◆ **Given problem**
Without altering anything, output the material below.

━━━ Collected material ━━━

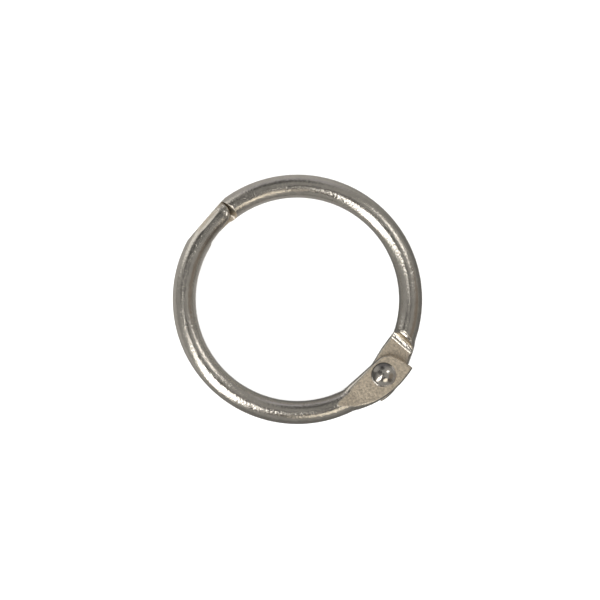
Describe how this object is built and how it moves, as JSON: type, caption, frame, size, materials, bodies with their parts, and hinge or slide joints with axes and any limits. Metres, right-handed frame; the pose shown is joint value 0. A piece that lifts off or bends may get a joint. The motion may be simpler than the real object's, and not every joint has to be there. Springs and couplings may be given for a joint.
{
  "type": "hinged binder ring",
  "caption": "Round wire ring in two riveted halves that swing open at a flat hinge and close at a hooked lap clasp, for holding punched sheets.",
  "frame": {"origin": "centre of the closed ring, on its axis and in the plane where the two halves meet", "axes": "+Z along the ring's axis, towards the rivet's domed head; +X from the ring's centre to the rivet; -X to the clasp"},
  "size_m": [0.0318, 0.0312, 0.0034],
  "materials": {
    "nickel_plate": "bright nickel plate on steel wire, faintly pitted, satin on the pressed plates",
    "rivet_nickel": "bright nickel plate on a steel rivet"
  },
  "bodies": {
    "lower": {"lower_half_ring": "nickel_plate", "hinge_rivet": "rivet_nickel"},
    "upper": {"upper_half_ring": "nickel_plate"}
  },
  "joints": [
    {"name": "ring_hinge", "type": "hinge", "parent": "lower", "child": "upper", "pos_m": [0.0144, 0, 0], "axis": [0, 0, 1], "range_deg": [0, 150]}
  ]
}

━━━

◆ **In response**
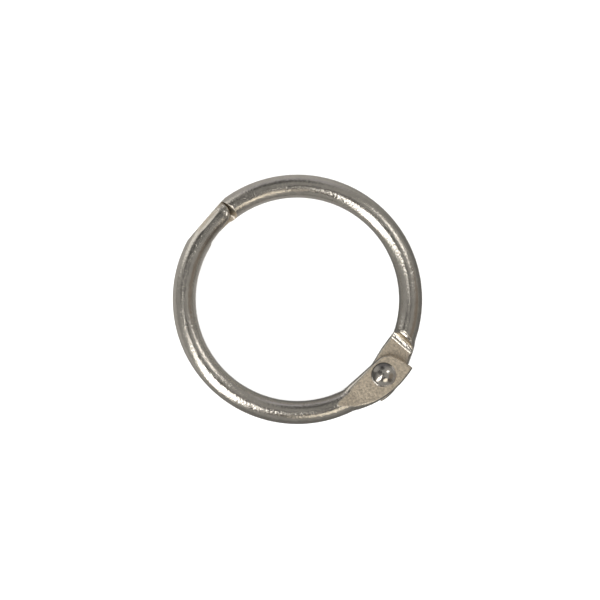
Describe how this object is built and how it moves, as JSON: type, caption, frame, size, materials, bodies with their parts, and hinge or slide joints with axes and any limits. Metres, right-handed frame; the pose shown is joint value 0. A piece that lifts off or bends may get a joint. The motion may be simpler than the real object's, and not every joint has to be there. Springs and couplings may be given for a joint.
{
  "type": "hinged binder ring",
  "caption": "Round wire ring in two riveted halves that swing open at a flat hinge and close at a hooked lap clasp, for holding punched sheets.",
  "frame": {"origin": "centre of the closed ring, on its axis and in the plane where the two halves meet", "axes": "+Z along the ring's axis, towards the rivet's domed head; +X from the ring's centre to the rivet; -X to the clasp"},
  "size_m": [0.0318, 0.0312, 0.0034],
  "materials": {
    "nickel_plate": "bright nickel plate on steel wire, faintly pitted, satin on the pressed plates",
    "rivet_nickel": "bright nickel plate on a steel rivet"
  },
  "bodies": {
    "lower": {"lower_half_ring": "nickel_plate", "hinge_rivet": "rivet_nickel"},
    "upper": {"upper_half_ring": "nickel_plate"}
  },
  "joints": [
    {"name": "ring_hinge", "type": "hinge", "parent": "lower", "child": "upper", "pos_m": [0.0144, 0, 0], "axis": [0, 0, 1], "range_deg": [0, 150]}
  ]
}